Capacity is important, but it is not the whole story

Weight capacity should never be evaluated in isolation. Two machines can list similar numbers and still perform very differently in a commercial setting. Gym owners should also look at frame construction, motor quality on treadmills, deck size, step-up height, pedal and handle ergonomics, self-generating features where relevant, and how well the machine is designed for long operating hours.

This is where commercial-grade design matters. A treadmill built for high throughput, for example, is not just about the user limit. It is about how the motor, running surface, and structural components hold up under repeated demand. The same logic applies to ellipticals and bikes. A stronger frame, better stability, and smoother mechanics create a better experience for every member, not only larger users.

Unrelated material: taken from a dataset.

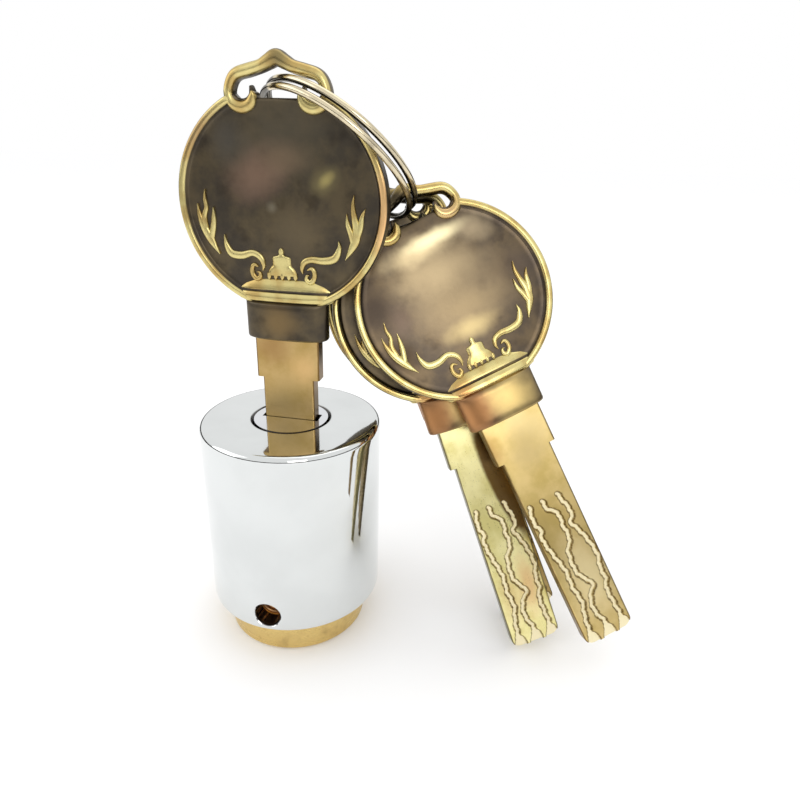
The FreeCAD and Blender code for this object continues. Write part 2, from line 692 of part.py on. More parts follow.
def wafer_springs():
    """One coil spring behind each wafer, wound about X."""
    wire, radius = value("spring_wire"), value("spring_radius")
    pitch, turns = value("spring_pitch"), int(value("spring_turns"))
    springs = []
    start_x = 2 * wire - value("lug_offset")
    places = []
    for quarter in range(4 * turns + 1):
        angle = math.pi / 2 * quarter
        along = start_x + pitch * quarter / 4
        point = Vector(along, radius * math.cos(angle), radius * math.sin(angle))
        slope = pitch / (2 * math.pi * radius)
        places.append((point, Vector(slope, -math.sin(angle), math.cos(angle))))
    spring, path = wound_wire("wafer spring", places, wire)
    print("wafer spring least gap %.2f mm" % least_gap(path, wire, math.pi * radius))
    for index in range(int(value("wafer_count"))):
        copy = drawn("wafer_spring_%d" % (index + 1), spring)
        copy.Placement = FreeCAD.Placement(
            Vector(0, value(spring_depth()), wafer_level(index)[1]), Rotation())
        springs.append(copy)
    return finished(group("spring_set", springs), "wafer_springs")


def stop_washer():
    """Washer keyed on the stub's flats, with the lug that stops the turn."""
    levels = ("washer_bottom", "washer_bottom + washer_thickness")
    disc = upright("washer_disc", "washer_radius", levels)
    lug = box("washer_lug", ("0", "stop_lug_width"),
              ("stub_radius", "washer_radius + stop_lug_reach"), levels)
    lug.setExpression("Placement.Base.x", "0 - Sizes.stop_lug_width / 2")
    deep = ("washer_bottom - overrun", "washer_bottom + washer_thickness + overrun")
    hole = common("washer_hole", [
        upright("washer_hole_round", "stub_radius + press_gap", deep),
        box("washer_hole_flats", ("- stub_flat - press_gap", "stub_flat + press_gap"),
            ("- stub_radius - overrun", "stub_radius + overrun"), deep),
    ])
    return finished(cut("washer", fuse("washer_blank", [disc, lug]), hole), "stop_washer")


def circlip():
    """Open ring in the stub's groove."""
    levels = ("clip_bottom", "clip_bottom + clip_thickness")
    deep = ("clip_bottom - overrun", "clip_bottom + clip_thickness + overrun")
    mouth = box("clip_mouth_cut", ("0", "clip_mouth"), ("- clip_radius - overrun", "0"), deep)
    mouth.setExpression("Placement.Base.x", "0 - Sizes.clip_mouth / 2")
    tools = fuse("clip_tools", [upright("clip_hole", "clip_inside", deep), mouth])
    return finished(cut("clip", upright("clip_disc", "clip_radius", levels), tools), "circlip")


# Keys
def mirrored(point):
    """The same place on the other side of the key."""
    return (-point[0], point[1])


def loop_shape():
    """The scrolled loop as one plate, from the left half's arcs and their mirror."""
    front = -value("loop_thickness") / 2

    def spot(point):
        return Vector(point[0], front, value("bow_radius") + point[1])

    edges = []
    for flip in (lambda point: point, mirrored):
        start = LOOP_APEX
        for via, end in LOOP_ARCS:
            arc = Part.Arc(spot(flip(start)), spot(flip(via)), spot(flip(end)))
            edges.append(arc.toShape())
            start = end
    face = Part.Face(Part.Wire(Part.__sortEdges__(edges)))
    return face.extrude(Vector(0, value("loop_thickness"), 0))


def bow(name):
    """Round bow with a raised rim, the scrolled loop for the ring and the collar for the blade."""
    disc = crosswise(name + "_disc", "bow_radius", ("0", "bow_thickness"))
    disc.setExpression("Placement.Base.y", "0 - Sizes.bow_thickness / 2")
    tools = []
    for side in ("front", "back"):
        field = crosswise(name + "_" + side + "_field", "bow_radius - rim_width",
                          ("0", "field_depth + overrun"))
        if side == "front":
            field.setExpression(
                "Placement.Base.y", "0 - Sizes.bow_thickness / 2 - Sizes.overrun")
        else:
            field.setExpression("Placement.Base.y", "Sizes.bow_thickness / 2 - Sizes.field_depth")
        tools.append(field)
    through = ("- bow_thickness", "bow_thickness")
    tools.append(box(name + "_neck_cut", ("- loop_hole_half", "loop_hole_half"), through,
                     ("bow_radius - loop_hole_sink", "bow_radius + overrun")))
    for side, sign in (("left", "- "), ("right", "")):
        tools.append(crosswise(name + "_" + side + "_scroll_cut", "scroll_hole_radius", through,
                               sign + "scroll_across", "bow_radius - scroll_sink"))
    plate = cut(name + "_plate", disc, fuse(name + "_cuts", tools))
    loop = drawn(name + "_loop", loop_shape())
    oval = doc.addObject("Part::Ellipse", name + "_collar_oval")
    tie(oval, "MajorRadius", "collar_half")
    oval.setExpression("MinorRadius", "Sizes.collar_depth / 2")
    tie(oval, "Placement.Base.z", minus(COLLAR_BOTTOM))
    collar = doc.addObject("Part::Extrusion", name + "_collar")
    collar.Base = oval
    collar.DirMode = "Custom"
    collar.Dir = Vector(0, 0, 1)
    collar.Solid = True
    tie(collar, "LengthFwd", "collar_length")
    tang_hole = box(name + "_tang_hole", ("- blade_half - press_gap", "blade_half + press_gap"),
                    ("0", "blade_thickness + press_gap + press_gap"),
                    (minus(COLLAR_BOTTOM) + " - overrun",
                     minus(COLLAR_BOTTOM) + " + tang_length + press_gap"))
    tang_hole.setExpression("Placement.Base.y", "0 - Sizes.blade_thickness / 2 - Sizes.press_gap")
    return cut(name + "_body", fuse(name + "_blank", [plate, loop, collar]), tang_hole)


def groove_shape(path, mouth):
    """One milled groove: a round start, a wavy run and a flared mouth at the tip."""
    tip = value(BLADE_TIP)
    half = value("groove_half")
    flare = value("groove_flare_half")
    middle = [Vector(across, 0, above - tip) for above, across in path]
    middle.append(Vector(mouth, 0, value("groove_flare_length") - tip))
    line = Part.BSplineCurve()
    line.interpolate(middle)
    first, last = line.FirstParameter, line.LastParameter
    count = 3 * len(middle)
    sides = {1: [], -1: []}
    for step in range(count + 1):
        where = first + (last - first) * step / count
        point = line.value(where)
        tangent = line.tangent(where)[0]
        aside = Vector(-tangent.z, 0, tangent.x)
        for side in sides:
            sides[side].append(point + aside * (side * half))
    curves = []
    for side in (1, -1):
        curve = Part.BSplineCurve()
        curve.interpolate(sides[side])
        curves.append(curve.toShape())
    start = middle[0]
    heading = line.tangent(first)[0]
    cap = Part.Arc(sides[1][0], start - heading * half, sides[-1][0]).toShape()
    end = value(BLADE_TIP + " + overrun")
    hand = outward(sides, mouth)
    corners = [
        sides[-1][-1],
        Vector(mouth + flare * hand, 0, -end),
        Vector(mouth - flare * hand, 0, -end),
        sides[1][-1],
    ]
    mouth_edges = [Part.LineSegment(corners[i], corners[i + 1]).toShape() for i in range(3)]
    wire = Part.Wire(Part.__sortEdges__([cap] + curves + mouth_edges))
    return Part.Face(wire).extrude(Vector(0, value("groove_depth + overrun"), 0))


def outward(sides, mouth):
    """The side of the mouth's middle on which the groove's second edge ends: -1 or 1."""
    return 1 if sides[-1][-1].x > mouth else -1


def tip_corner(side, surface, past):
    """What a corner of the blade's tip loses to its rounding: the square outside a quarter round."""
    corner = value("blade_tip_corner")
    edge, tip = value("blade_narrow_half"), value(BLADE_TIP)
    front = -surface - past
    lower = Vector(side * (edge - corner), front, -tip)
    upper = Vector(side * edge, front, corner - tip)
    reach = corner * (1 - math.sqrt(0.5))
    middle = Vector(side * (edge - reach), front, reach - tip)
    outside = [
        upper,
        Vector(side * (edge + past), front, corner - tip),
        Vector(side * (edge + past), front, -tip - past),
        Vector(side * (edge - corner), front, -tip - past),
        lower,
    ]
    border = Part.Wire([Part.Arc(lower, middle, upper).toShape()] + Part.makePolygon(outside).Edges)
    return Part.Face(border).extrude(Vector(0, 2 * (surface + past), 0))


def blade(name):
    """Blade: tang, wide root, narrow front part with three milled grooves on each face."""
    wide = box(name + "_wide", ("- blade_half", "blade_half"), ("0", "blade_thickness"),
               (minus(BLADE_STEP), minus(COLLAR_BOTTOM) + " + tang_length"))
    narrow = box(name + "_narrow", ("- blade_narrow_half", "blade_narrow_half"),
                 ("0", "blade_thickness"), (minus(BLADE_TIP), minus(BLADE_STEP) + " + overrun"))
    for piece in (wide, narrow):
        piece.setExpression("Placement.Base.y", "0 - Sizes.blade_thickness / 2")
    blank = fuse(name + "_blank", [wide, narrow])
    tools = []
    surface = value("blade_thickness") / 2
    past = value("overrun")
    for side, y in (("front", -surface - past), ("back", surface - value("groove_depth"))):
        for line in GROOVES:
            shape = groove_shape(GROOVES[line], GROOVE_MOUTHS[line])
            shape.translate(Vector(0, y, 0))
            tools.append(drawn("%s_%s_%s_groove" % (name, side, line), shape))
    for side in (-1, 1):
        tools.append(drawn("%s_%s_corner" % (name, "left" if side < 0 else "right"),
                           tip_corner(side, surface, past)))
    return cut(name + "_body", blank, fuse(name + "_cuts", tools))


def key_turn(lean, swing):
    """How a hanging key stands: turned about the upright, leaned back, swung to the side."""
    yaw = Rotation(Vector(0, 0, 1), value("fan_yaw"))
    return yaw.multiply(Rotation(Vector(1, 0, 0), lean)).multiply(Rotation(Vector(0, 1, 0), swing))


def ring_axes():
    """The ring's normal and two directions in its plane."""
    side = math.radians(value("ring_tilt_side"))
    back = math.radians(value("ring_tilt_back"))
    normal = Vector(math.sin(side) * math.cos(back), math.sin(back), math.cos(side) * math.cos(back))
    first = Vector(0, 1, 0).cross(normal).normalize()
    return normal, first, normal.cross(first)


def on_ring(degrees):
    """A place round the ring, from its centre, and the wire's direction there."""
    first, second = ring_axes()[1:]
    angle = math.radians(degrees)
    out = first * math.cos(angle) + second * math.sin(angle)
    along = second * math.cos(angle) - first * math.sin(angle)
    return out * value("ring_radius"), along


def ring_centre():
    """The ring's centre: the ring goes through the hole of the key in the lock."""
    degrees, across, above = RING_PLACES["key_1"]
    hole = Vector(across, value("keyway_offset"), value(KEY_LEVEL + " + bow_radius") + above)
    return hole - on_ring(degrees)[0]


def keys():
    """The key in the lock and the three keys that hang on its ring."""
    places = {"key_1": FreeCAD.Placement(
        Vector(0, value("keyway_offset"), value(KEY_LEVEL)), Rotation())}
    for name, (lean, swing) in HANGING_KEYS.items():
        degrees, across, above = RING_PLACES[name]
        turn = key_turn(lean, swing)
        hole = turn.multVec(Vector(across, 0, value("bow_radius") + above))
        places[name] = FreeCAD.Placement(ring_centre() + on_ring(degrees)[0] - hole, turn)
    for name, placement in places.items():
        for piece, maker in (("bow", bow), ("blade", blade)):
            solid = maker(name + "_" + piece)
            solid.Placement = placement
            finished(solid, name + "_" + piece)


# Split ring
def split_ring():
    """Two turns of round wire: level arcs, with one climb from the lower turn to the upper."""
    normal = ring_axes()[0]
    pitch, wire = value("ring_pitch"), value("ring_wire")
    climb, flat = value("ring_climb_start"), value("ring_flat_turn")
    steps = int(math.ceil(flat / 90.0))
    places = []
    for start, level in ((climb - flat, -pitch / 2), (climb + 360.0 - flat, pitch / 2)):
        for step in range(steps + 1):
            spot, along = on_ring(start + flat * step / steps)
            places.append((ring_centre() + spot + normal * level, along))
    ring, path = wound_wire("split ring", places, wire)
    print("split ring least gap %.2f mm" % least_gap(path, wire, 3 * value("ring_radius")))
    return finished(drawn("ring_wire_solid", ring), "split_ring")


outer_shell()
lock_barrel()
back_cover()
cover_screws()
drill_guard_pins()
plug()
stop_washer()
circlip()
for wafer_index in range(int(value("wafer_count"))):
    wafer(wafer_index)
wafer_springs()
keys()
split_ring()
doc.recompute()

faults = [thing.Name for thing in doc.Objects if "Invalid" in thing.State or "Error" in thing.State]
for part_name, part in PARTS:
    if part.Shape.isNull() or not part.Shape.isValid():
        faults.append(part_name)
if faults:
    raise RuntimeError("these objects failed: " + ", ".join(faults))

os.makedirs("parts", exist_ok=True)
for part_name, part in PARTS:
    part.Shape.exportStep(os.path.join("parts", part_name + ".step"))
    box_of = part.Shape.BoundBox
    print("%-20s solids %2d volume %9.2f z %.2f to %.2f" % (
        part_name, len(part.Shape.Solids), part.Shape.Volume, box_of.ZMin, box_of.ZMax))
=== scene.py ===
"""Roller shutter door lock with one key in it and three more keys on its split ring.

The chrome shell, the keys, the ring and the thread are surfaces worked out here and stand for their
solids; the other pieces keep their solids and get a finish. Lengths are in millimetres until a mesh
is written.
"""
import logging
import math
from dataclasses import dataclass, field
from enum import Enum
from typing import Iterable, Sequence, Union

import bmesh
import bpy
import numpy as np
from mathutils import Matrix, Vector


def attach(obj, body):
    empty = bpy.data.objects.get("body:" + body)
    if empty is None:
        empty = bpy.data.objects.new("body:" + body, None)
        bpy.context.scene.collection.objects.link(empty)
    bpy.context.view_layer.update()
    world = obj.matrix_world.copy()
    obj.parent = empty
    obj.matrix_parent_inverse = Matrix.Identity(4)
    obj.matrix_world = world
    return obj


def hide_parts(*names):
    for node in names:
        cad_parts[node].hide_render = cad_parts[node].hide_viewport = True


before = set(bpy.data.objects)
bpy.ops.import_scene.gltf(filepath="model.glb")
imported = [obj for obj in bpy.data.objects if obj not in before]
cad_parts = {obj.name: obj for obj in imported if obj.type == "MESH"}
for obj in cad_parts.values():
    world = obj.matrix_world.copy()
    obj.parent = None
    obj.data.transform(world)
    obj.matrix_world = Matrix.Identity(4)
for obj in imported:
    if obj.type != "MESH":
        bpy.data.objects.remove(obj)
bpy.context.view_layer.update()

LOG = logging.getLogger("door_lock")
MM = 0.001
WELD = 0.002 * MM
SLACK = 0.001  # a length or a sine that counts as none

Array = np.ndarray
Triple = tuple[float, float, float]
Colour = Triple
Spot = tuple[float, float]
Source = Union["Wire", float, Sequence[float]]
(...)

How to choose the right baseline for your facility

If you run a boutique studio with limited cardio, you might be able to mix categories strategically. But in a true public gym, a smart rule is to avoid making members guess which machine is the safe one for them to use. Standardizing much of your cardio floor around a 400 lb planning target simplifies purchasing and sends a clear message that your equipment was selected for real-world use.

If you offer group cycling, that same thinking should carry into your bike lineup. Choosing commercial indoor cycles from a dedicated spinning bike collection can help you build a more dependable cardio mix for classes, member self-use, and high-frequency programming.

As a final check, ask yourself three questions before buying. Will this machine feel stable under repeated daily use? Will it serve the widest realistic portion of my membership? Will it still be the right choice after thousands of sessions, not just on delivery day? If the answer to any of those feels uncertain, the capacity and overall build may be too light for a public setting.

The bottom line

So, what is the minimum recommended weight capacity for cardio equipment in a public gym? For most facilities, 400 lb is the best general baseline, especially for treadmills and ideally across much of the cardio floor. You can get by with 350 lb on some bikes and ellipticals in certain environments, but 400 lb is the more future-proof, member-friendly choice. It supports better inclusivity, better durability, and better day-to-day confidence, which is exactly what public gym equipment is supposed to deliver.